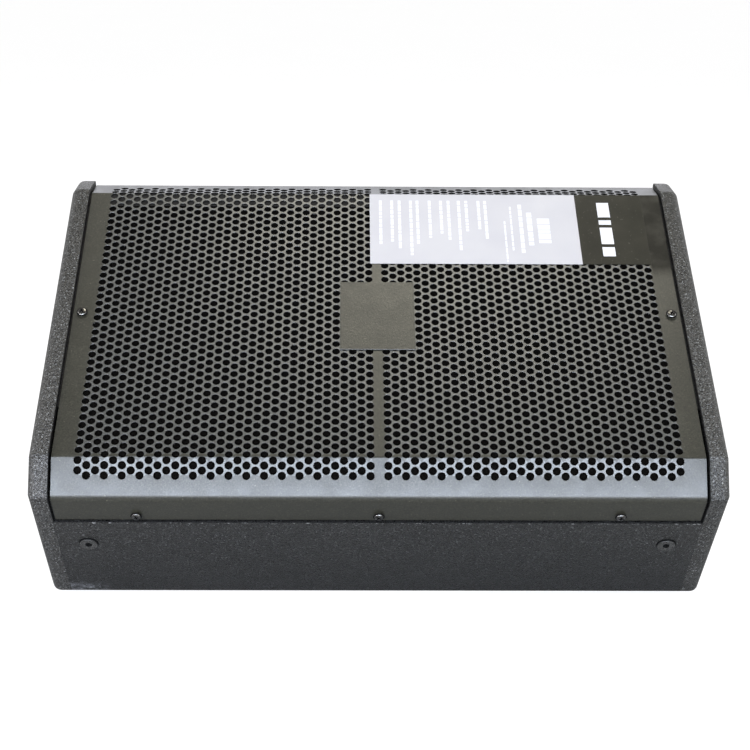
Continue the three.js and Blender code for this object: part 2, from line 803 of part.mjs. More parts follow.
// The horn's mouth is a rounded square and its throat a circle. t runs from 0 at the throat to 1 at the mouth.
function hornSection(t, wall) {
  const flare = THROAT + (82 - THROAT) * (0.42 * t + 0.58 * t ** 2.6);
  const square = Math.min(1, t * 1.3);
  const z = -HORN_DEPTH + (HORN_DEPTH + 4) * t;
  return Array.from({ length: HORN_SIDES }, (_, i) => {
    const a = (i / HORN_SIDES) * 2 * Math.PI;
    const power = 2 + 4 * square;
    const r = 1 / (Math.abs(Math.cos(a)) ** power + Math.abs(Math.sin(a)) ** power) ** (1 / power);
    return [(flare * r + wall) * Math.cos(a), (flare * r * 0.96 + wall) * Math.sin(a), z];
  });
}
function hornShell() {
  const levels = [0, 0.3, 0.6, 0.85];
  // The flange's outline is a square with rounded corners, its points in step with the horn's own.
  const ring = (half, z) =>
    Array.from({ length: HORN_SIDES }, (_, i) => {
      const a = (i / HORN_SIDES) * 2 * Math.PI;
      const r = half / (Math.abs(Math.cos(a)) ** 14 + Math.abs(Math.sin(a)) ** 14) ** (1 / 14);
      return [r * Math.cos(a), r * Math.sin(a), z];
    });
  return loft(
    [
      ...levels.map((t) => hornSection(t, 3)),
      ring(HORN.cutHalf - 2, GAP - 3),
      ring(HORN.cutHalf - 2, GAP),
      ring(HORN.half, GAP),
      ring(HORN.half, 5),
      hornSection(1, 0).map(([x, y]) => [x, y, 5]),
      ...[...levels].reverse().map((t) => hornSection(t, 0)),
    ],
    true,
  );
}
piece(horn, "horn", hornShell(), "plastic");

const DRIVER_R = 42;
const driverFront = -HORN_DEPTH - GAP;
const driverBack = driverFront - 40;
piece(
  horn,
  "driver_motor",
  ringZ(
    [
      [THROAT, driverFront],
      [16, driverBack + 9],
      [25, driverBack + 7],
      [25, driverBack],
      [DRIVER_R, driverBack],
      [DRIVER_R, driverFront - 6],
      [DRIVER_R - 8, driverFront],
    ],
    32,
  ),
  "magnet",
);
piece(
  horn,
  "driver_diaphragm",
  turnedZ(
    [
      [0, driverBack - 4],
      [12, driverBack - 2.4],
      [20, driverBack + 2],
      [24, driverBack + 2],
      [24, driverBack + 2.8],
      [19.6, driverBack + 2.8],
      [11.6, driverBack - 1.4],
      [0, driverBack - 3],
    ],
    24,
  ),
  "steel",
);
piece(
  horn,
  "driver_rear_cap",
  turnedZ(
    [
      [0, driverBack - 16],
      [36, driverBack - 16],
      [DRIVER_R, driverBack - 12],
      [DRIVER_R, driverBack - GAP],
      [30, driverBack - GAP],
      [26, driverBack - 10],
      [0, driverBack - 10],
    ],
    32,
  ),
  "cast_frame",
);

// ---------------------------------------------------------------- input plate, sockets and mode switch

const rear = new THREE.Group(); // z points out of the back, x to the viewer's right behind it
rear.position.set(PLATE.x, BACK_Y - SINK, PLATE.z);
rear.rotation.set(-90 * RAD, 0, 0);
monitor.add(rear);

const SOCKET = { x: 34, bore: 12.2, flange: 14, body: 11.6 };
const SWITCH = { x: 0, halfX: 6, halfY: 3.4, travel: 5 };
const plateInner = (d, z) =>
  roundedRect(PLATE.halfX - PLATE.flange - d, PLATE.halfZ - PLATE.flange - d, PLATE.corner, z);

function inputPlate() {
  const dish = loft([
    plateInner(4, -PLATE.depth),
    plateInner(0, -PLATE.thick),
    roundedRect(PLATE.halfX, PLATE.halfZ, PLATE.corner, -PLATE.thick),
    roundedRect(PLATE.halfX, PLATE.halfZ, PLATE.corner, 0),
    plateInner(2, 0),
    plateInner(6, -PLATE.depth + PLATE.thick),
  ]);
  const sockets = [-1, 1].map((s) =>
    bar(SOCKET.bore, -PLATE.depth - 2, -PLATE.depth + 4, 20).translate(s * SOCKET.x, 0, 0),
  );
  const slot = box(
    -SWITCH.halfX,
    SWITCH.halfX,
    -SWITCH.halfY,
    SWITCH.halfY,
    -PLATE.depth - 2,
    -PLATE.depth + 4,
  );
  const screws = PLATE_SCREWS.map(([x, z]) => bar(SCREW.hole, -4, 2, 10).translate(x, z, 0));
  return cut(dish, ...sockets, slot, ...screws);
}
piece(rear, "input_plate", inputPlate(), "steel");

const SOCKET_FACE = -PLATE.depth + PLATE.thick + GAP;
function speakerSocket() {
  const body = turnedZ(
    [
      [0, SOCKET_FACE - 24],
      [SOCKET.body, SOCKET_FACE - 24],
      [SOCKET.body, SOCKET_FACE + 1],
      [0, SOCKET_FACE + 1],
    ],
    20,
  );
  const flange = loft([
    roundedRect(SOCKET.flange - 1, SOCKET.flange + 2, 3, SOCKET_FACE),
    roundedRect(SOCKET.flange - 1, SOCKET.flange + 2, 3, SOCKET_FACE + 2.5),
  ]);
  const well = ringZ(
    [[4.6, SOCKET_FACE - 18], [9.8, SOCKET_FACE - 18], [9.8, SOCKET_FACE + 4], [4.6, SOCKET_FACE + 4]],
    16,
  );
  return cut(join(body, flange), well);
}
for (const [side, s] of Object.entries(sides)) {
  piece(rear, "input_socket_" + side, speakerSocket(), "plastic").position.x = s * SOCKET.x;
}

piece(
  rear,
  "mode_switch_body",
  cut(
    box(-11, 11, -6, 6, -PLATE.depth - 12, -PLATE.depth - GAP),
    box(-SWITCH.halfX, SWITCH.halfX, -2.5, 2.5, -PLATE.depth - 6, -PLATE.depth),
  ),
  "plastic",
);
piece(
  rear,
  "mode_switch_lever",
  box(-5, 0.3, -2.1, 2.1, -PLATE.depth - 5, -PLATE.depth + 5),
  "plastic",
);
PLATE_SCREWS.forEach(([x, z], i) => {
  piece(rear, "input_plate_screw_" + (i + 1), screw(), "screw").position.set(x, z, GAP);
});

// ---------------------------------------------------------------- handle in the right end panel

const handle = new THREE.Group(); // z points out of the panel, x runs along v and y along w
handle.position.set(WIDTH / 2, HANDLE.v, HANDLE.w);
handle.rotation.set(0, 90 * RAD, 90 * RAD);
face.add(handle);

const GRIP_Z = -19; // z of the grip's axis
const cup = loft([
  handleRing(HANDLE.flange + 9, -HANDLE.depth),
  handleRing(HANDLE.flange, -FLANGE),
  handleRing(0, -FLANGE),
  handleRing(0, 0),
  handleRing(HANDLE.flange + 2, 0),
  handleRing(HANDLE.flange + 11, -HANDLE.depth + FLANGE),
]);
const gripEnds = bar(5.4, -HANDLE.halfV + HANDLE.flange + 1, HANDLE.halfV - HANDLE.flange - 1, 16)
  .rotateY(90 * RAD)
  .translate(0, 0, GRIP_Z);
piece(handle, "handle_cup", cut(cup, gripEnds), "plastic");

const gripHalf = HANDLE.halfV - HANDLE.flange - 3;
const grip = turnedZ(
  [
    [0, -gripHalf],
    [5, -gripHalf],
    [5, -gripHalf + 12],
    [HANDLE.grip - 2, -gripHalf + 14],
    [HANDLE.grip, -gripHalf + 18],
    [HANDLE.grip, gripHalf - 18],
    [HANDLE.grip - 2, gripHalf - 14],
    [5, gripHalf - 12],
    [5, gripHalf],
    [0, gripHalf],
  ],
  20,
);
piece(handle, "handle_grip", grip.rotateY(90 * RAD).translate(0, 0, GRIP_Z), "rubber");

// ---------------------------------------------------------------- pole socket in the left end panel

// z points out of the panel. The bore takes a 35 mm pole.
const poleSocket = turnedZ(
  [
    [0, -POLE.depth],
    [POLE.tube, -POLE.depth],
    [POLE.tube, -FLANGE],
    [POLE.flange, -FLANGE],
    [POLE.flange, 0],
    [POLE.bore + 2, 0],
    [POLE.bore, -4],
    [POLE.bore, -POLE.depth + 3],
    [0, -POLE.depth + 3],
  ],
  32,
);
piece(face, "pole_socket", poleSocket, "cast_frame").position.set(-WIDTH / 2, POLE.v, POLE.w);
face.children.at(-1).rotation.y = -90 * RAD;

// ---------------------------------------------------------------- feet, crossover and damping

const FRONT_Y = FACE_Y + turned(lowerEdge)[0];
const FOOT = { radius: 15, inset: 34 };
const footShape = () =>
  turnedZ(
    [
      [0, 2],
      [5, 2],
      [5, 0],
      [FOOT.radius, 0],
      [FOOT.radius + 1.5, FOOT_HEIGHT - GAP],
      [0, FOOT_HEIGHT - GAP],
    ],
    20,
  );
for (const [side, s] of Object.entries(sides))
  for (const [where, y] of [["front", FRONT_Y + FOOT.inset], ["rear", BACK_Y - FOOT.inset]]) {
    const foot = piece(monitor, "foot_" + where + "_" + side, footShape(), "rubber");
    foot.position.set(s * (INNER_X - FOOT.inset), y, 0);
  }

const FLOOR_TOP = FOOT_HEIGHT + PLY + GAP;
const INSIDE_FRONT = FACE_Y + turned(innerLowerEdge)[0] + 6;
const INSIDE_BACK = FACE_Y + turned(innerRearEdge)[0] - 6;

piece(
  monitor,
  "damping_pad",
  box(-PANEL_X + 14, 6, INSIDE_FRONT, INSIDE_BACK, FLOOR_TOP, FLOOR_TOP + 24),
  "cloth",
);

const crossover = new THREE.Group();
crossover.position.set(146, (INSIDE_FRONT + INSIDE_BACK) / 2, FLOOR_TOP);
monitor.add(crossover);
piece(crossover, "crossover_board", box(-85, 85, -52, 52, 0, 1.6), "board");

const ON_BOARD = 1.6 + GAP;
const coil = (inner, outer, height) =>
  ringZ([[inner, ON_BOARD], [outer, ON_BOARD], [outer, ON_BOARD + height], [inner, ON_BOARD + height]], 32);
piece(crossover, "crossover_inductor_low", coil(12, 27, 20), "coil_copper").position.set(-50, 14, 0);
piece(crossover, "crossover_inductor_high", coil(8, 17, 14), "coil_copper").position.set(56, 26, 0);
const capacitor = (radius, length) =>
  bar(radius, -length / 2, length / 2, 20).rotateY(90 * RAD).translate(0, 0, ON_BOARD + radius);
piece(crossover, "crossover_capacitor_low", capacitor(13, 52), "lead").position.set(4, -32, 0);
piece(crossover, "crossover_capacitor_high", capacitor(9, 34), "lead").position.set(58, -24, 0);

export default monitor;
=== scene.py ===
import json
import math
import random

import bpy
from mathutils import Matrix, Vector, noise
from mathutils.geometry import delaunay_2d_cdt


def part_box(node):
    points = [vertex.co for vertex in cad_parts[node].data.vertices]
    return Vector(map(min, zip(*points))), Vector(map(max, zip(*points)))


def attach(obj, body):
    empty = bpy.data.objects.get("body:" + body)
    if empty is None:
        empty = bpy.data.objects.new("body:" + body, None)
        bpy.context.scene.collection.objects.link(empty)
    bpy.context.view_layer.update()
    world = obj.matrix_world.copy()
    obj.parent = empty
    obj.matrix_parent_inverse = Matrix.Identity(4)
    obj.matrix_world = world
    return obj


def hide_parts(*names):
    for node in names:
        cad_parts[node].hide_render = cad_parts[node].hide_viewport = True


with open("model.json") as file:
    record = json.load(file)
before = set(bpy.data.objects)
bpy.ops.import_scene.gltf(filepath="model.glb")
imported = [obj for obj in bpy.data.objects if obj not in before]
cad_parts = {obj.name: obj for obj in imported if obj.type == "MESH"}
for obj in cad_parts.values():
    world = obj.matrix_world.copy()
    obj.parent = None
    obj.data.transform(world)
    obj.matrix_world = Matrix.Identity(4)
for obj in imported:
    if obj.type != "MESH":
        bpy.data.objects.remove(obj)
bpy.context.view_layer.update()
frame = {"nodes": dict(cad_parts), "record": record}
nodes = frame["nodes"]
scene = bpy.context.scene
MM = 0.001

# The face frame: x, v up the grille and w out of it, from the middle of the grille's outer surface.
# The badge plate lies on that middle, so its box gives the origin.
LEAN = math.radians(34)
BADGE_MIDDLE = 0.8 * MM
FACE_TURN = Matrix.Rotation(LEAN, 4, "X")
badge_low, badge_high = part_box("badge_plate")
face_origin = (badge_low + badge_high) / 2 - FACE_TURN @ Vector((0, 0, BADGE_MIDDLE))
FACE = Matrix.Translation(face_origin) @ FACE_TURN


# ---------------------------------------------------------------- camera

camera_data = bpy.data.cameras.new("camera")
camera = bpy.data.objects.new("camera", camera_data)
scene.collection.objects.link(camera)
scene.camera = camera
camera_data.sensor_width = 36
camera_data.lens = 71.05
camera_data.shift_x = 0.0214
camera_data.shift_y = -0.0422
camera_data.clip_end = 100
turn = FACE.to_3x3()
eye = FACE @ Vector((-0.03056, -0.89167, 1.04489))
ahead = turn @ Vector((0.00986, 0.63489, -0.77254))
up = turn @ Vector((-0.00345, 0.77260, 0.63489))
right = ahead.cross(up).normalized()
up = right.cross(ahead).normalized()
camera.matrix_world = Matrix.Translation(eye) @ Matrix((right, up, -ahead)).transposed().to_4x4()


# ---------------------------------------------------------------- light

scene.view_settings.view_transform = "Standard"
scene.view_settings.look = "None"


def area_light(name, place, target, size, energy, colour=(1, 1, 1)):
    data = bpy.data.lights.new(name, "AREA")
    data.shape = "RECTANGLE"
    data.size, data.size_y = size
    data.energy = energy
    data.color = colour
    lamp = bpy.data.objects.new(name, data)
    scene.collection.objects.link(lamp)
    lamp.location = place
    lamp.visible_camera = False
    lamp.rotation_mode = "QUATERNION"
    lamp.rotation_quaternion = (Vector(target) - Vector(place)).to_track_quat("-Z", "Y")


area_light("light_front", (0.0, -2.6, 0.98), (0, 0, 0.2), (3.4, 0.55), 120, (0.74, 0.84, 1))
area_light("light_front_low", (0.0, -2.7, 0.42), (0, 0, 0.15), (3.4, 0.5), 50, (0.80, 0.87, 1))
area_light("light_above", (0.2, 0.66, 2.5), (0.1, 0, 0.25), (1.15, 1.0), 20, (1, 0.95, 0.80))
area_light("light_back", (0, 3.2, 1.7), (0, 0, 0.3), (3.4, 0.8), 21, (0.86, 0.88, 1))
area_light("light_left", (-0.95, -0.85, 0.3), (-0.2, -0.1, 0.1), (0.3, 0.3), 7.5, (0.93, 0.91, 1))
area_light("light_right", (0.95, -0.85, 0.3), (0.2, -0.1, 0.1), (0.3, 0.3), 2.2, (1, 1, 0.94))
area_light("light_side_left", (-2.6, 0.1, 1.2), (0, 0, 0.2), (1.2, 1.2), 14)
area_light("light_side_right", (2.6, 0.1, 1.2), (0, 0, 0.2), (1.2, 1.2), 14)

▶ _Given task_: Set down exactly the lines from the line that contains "obj.matrix_world = world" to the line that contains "imported = [obj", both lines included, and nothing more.

▶ _Exercise result_:
    obj.matrix_world = world
    return obj


def hide_parts(*names):
    for node in names:
        cad_parts[node].hide_render = cad_parts[node].hide_viewport = True


with open("model.json") as file:
    record = json.load(file)
before = set(bpy.data.objects)
bpy.ops.import_scene.gltf(filepath="model.glb")
imported = [obj for obj in bpy.data.objects if obj not in before]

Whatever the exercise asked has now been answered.